La BSI ne dort jamais vraiment, il y a toujours des agents désignés chaque semaine pour assurer la veille et qui doivent se rendre disponibles à toute heure de la nuit ou du week-end pour intervenir en cas de besoin : intrusion dans les systèmes, failles, bug ou de façon plus pragmatique, apporter une aide technique aux différents agents qui sont déployés partout et qui à chaque instant peuvent avoir besoin d’un soutien. Les astreintes tournent, mais ils sont peu à pouvoir les assumer et une fois n’est pas coutume, c’est Anasha qui se retrouve à devoir s’occuper d’une partie de la veille.

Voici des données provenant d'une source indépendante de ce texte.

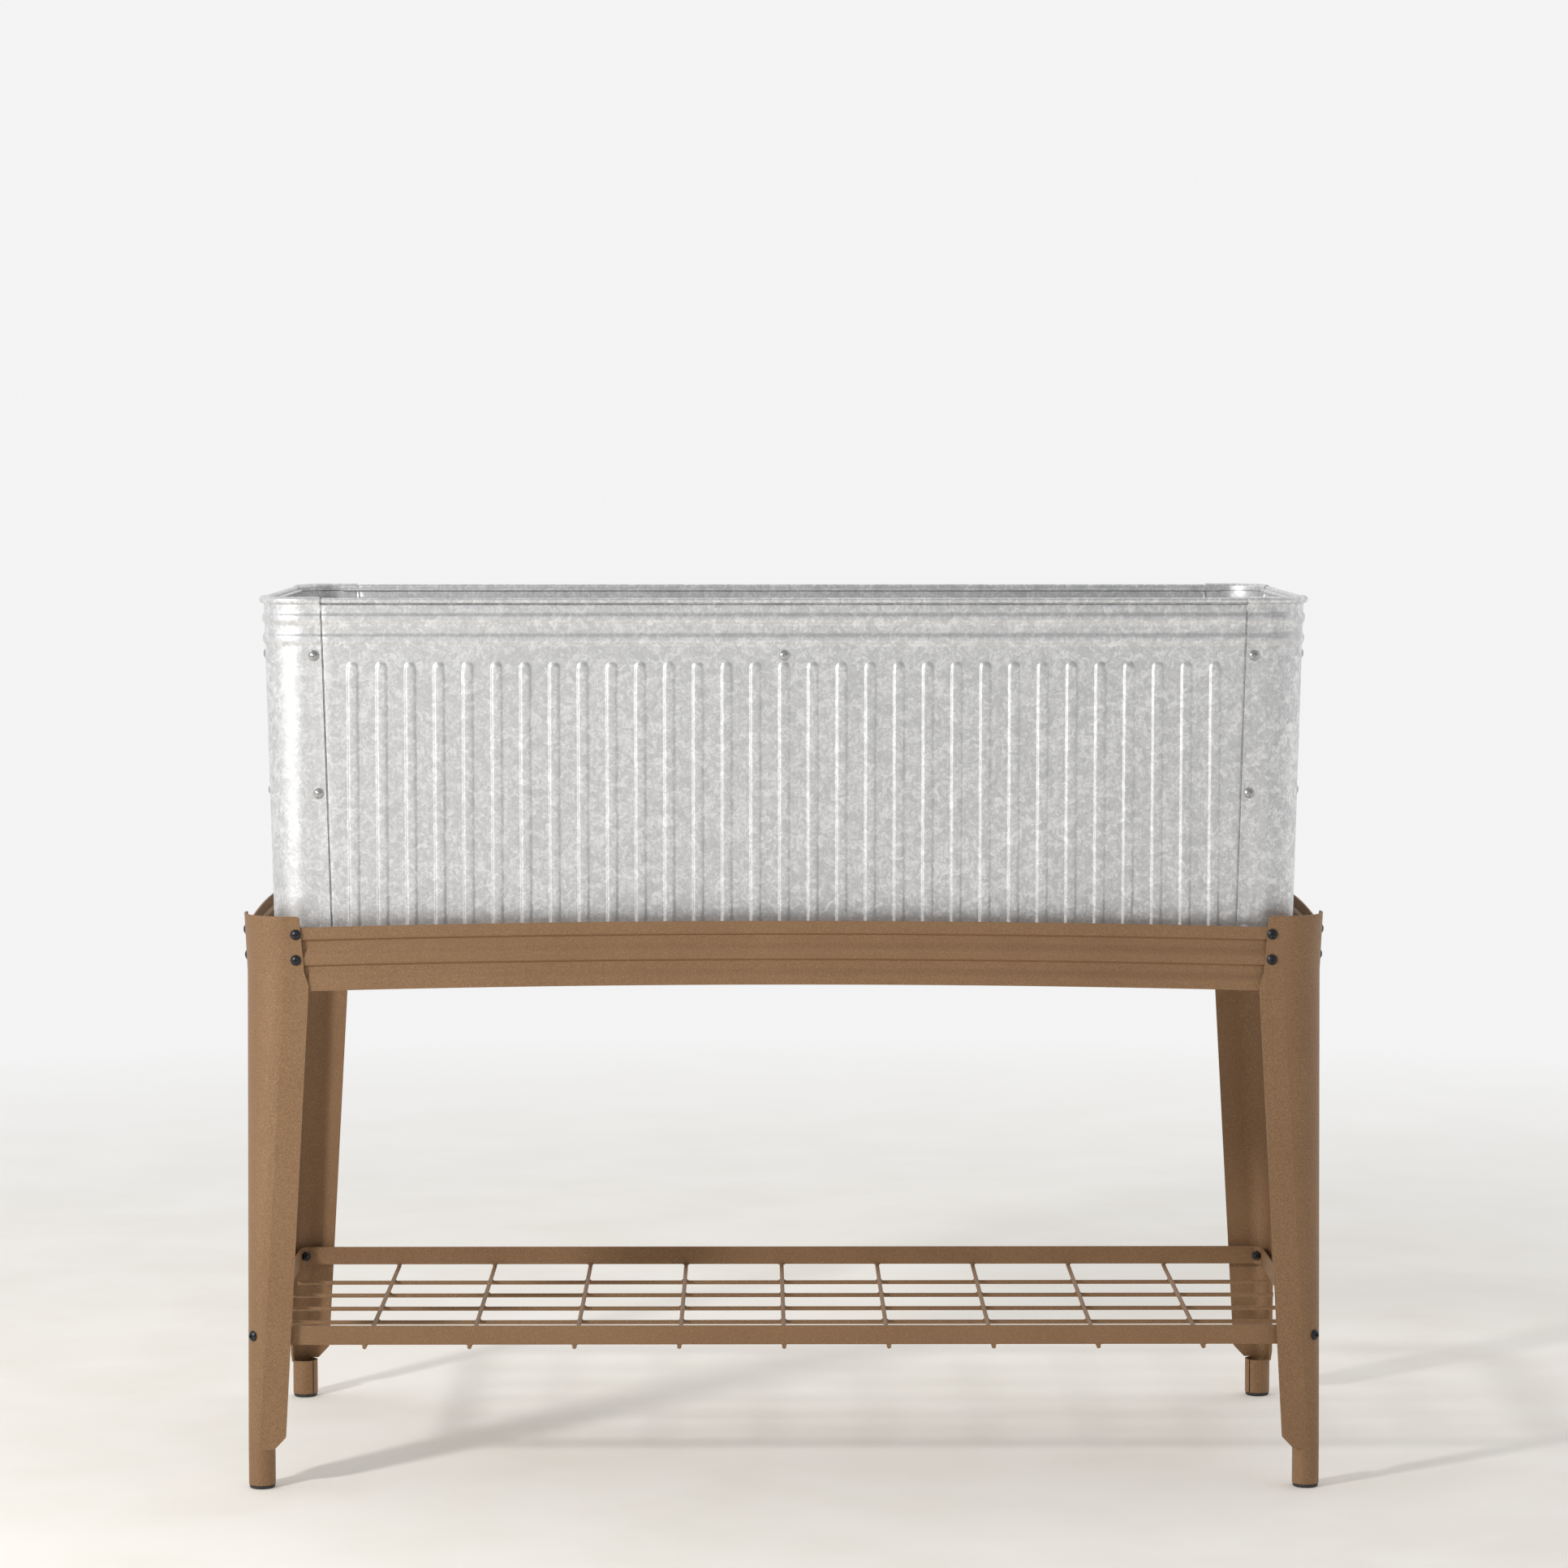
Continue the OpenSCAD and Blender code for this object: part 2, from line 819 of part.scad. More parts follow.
module tub_front_panel() { color("silver") tub_panel(2); }
module tub_back_panel() { color("silver") tub_panel(0); }
module tub_left_panel() { color("silver") tub_panel(1); }
module tub_right_panel() { color("silver") tub_panel(3); }
module tub_corner_front_left() { color("lightgray") tub_corner(-1, -1); }
module tub_corner_front_right() { color("lightgray") tub_corner(1, -1); }
module tub_corner_back_left() { color("lightgray") tub_corner(-1, 1); }
module tub_corner_back_right() { color("lightgray") tub_corner(1, 1); }

tub_front_panel();
tub_back_panel();
tub_left_panel();
tub_right_panel();
tub_corner_front_left();
tub_corner_front_right();
tub_corner_back_left();
tub_corner_back_right();
tub_floor_pan();
tub_brace();
tub_screws();
tub_nuts();
leg(-1, -1);  // leg_front_left
leg(1, -1);  // leg_front_right
leg(-1, 1);  // leg_back_left
leg(1, 1);  // leg_back_right
foot(-1, -1);  // foot_front_left
foot(1, -1);  // foot_front_right
foot(-1, 1);  // foot_back_left
foot(1, 1);  // foot_back_right
apron(2);  // apron_front
apron(0);  // apron_back
apron(1);  // apron_left
apron(3);  // apron_right
support_bar(-bar_x);  // support_bar_left
support_bar(0);  // support_bar_middle
support_bar(bar_x);  // support_bar_right
apron_screws();
apron_nuts();
shelf_frame();
shelf_cross_wires();
shelf_long_wires();
shelf_screws();
shelf_spacers();
shelf_nuts();
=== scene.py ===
import json
import math

import bpy
import numpy as np
from mathutils import Euler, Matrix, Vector


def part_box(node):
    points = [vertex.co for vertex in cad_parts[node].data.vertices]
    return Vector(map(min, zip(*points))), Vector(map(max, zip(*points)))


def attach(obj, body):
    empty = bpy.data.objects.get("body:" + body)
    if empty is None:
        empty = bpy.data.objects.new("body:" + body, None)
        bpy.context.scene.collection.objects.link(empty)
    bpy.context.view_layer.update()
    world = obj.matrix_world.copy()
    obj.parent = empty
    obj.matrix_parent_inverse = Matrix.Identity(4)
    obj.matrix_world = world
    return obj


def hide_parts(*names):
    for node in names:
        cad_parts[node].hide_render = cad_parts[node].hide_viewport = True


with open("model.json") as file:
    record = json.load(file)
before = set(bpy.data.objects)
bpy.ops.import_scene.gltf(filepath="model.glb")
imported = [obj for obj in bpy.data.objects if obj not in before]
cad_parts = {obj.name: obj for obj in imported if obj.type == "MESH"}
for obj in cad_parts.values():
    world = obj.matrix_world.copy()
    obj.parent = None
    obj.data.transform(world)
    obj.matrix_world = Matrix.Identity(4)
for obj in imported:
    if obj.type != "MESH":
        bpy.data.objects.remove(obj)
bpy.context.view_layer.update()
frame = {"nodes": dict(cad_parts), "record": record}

MM = 0.001

# ---- sizes in millimetres, the same as the frame's ----

TUB_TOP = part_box("tub_corner_front_left")[1].z / MM
TUB_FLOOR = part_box("tub_floor_pan")[0].z / MM
STAND_HALF = (489, 215)    # from the middle to the outer faces of the legs
SHEET = 0.8                # thickness of the galvanised sheet
LEAN = math.tan(math.radians(1.45))
INSET = 11.5               # from a leg face to the rim
RIM_R = 2.5                # outer radius of the rolled rim
RIM_Z = TUB_TOP - RIM_R - SHEET
RIM_U = RIM_R - SHEET
TUB_HALF = [h - INSET - 2 * RIM_R for h in STAND_HALF]
CORNER_R = 38
SEAM_IN = 53.5             # from a side of the tub to the seam of a corner piece
PANEL_LAP = 14             # length of a panel under a corner piece
SEAM_DEPTH = 1.8           # depth of the channel in a panel beside a seam
NECK = 2.0                 # depth of the neck under the rolled rim of a panel
ROLL_ROWS = 18             # rows of points round the rolled rim
RIM_CURL = -60             # where the rolled edge of a panel ends, degrees
HEM = 3.2                  # length of the corner edge that lies down inside the rim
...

Elle déteste ça : non pas que travailler sur ses heures ou jours de repos la dérange vraiment. Non, ce qui l’ennuie c’est que, dans le meilleur des cas, tout se passe bien. Dans le pire, il faut être réactif très rapidement et arriver à endiguer seule les problèmes jusqu’à ce que le reste de l’équipe soit à son tour prête à intervenir. Mais, ce soir, elle n’a personne à retrouver, alors elle a trainé plus longtemps que d’habitude au bureau afin de vérifier l’intégrité des différents serveurs et pare-feu avant de se décider à enfin quitter le bureau. Elle coule, comme à chaque fois que Kolovish est en mission, un regard vers le ciel et observe les premières étoiles que l’on distingue déjà. Une petite pensée pour l’homme avant de reprendre sa courte route vers la caserne.
L’alarme la tire de ses pensées. Elle se penche vers l’holo qu’elle a toujours en main et lit rapidement les rapports qui s’affichent et s’enchainent furieusement sur l’écran. L’intrusion est physique et après quelques recherches, elle trouve même le point d’accès. Pour gagner du temps – plantée où elle est au milieu de la rue, elle ne peut pas faire plus – elle envoie quelques lignes de codes destinés à retarder l’intrusion avant d’envoyer un message destiné aux autres techniciens. Viendra qui pourra quand ils pourront… Anasha retient la bordée de jurons qui lui brûle le palais et fait demi-tour au pas de course. Ses codes lui offrent une brève pause de quelques minutes à peine, le temps de rejoindre les bâtiments du BSI et remonter rapidement les couloirs. Quelques coups d’œil sur son terminal lui permettent de suivre les avancées de l’intrusion. Alors Anasha, un sourire au coin des lèvres, s’arrête un instant. Pour reprendre sa respiration d’une part et pour, parmi les données volées, y lancer un petit virus espion discret qui permettra de traquer l’intrus. Elle n’a pas le temps de faire plus complet et plus élaboré en si peu de temps (et pour le commun des mortels, si la performance n’est pas incroyable, elle reste tout de même peu anodine, il faudrait être réellement formé pour repérer le parasite qui vient d’infiltrer les données.)
Vient maintenant le dilemme. Anasha n’a qu’une formation militaire de base, quelques heures à son comptant au tir, possède des bases pauvres de combats rapprochés. Mais c’est avant tout et surtout une technicienne, de ceux qui restent dans l’arrière et qui ne vont jamais au front. Celui ou celle qui a osé entrer dans les bâtiments du BSI n’est pas là par hasard, et si elle en croit ce qui s’affiche sur son écran, est à la recherche de quelqu’un ou de quelque chose de très précis. Finalement, elle décide de tester son adversaire sur le terrain qu’elle maîtrise le mieux. Certes, la soirée le prouve, les défenses physiques du BSI ne sont pas optimales. Celle du système, par contre… Un rictus tord brièvement ses lèvres.
Elle pousse la porte d’un petit bureau, rallume une machine qu’elle déconnecte dans un premier temps du système quelques minutes : assez pour coder des défenses basiques et solides. Une fois reconnectée au réseau, elle hésite un instant avant de taper : Nous vous voyons. et d'envoyer le message qui doit maintenant s'afficher temporairement sur l'autre terminal. C’est un avertissement amusant, une piqûre de rappel : ici, quiconque tente de s’introduire doit savoir que c’est dans son domaine. Son terminal en main, elle attend de recevoir dans la foulée les consignes éventuelles de ses supérieurs. Puis, Anasha se relève et s’autorise une brève pause des écrans pour aller récupérer les armes conservées en cas de besoin dans un renfoncement du mur ainsi que les munitions adéquates. Au fond d’elle, la jeune blonde espère qu’elle n’aura pas à gérer elle-même et de cette façon l’intrusion, mais si d’ici quelques minutes, elle est toujours sans instructions, elle devra prendre elle-même la décision de ses initiatives. Et ça ne la réjouit vraiment pas.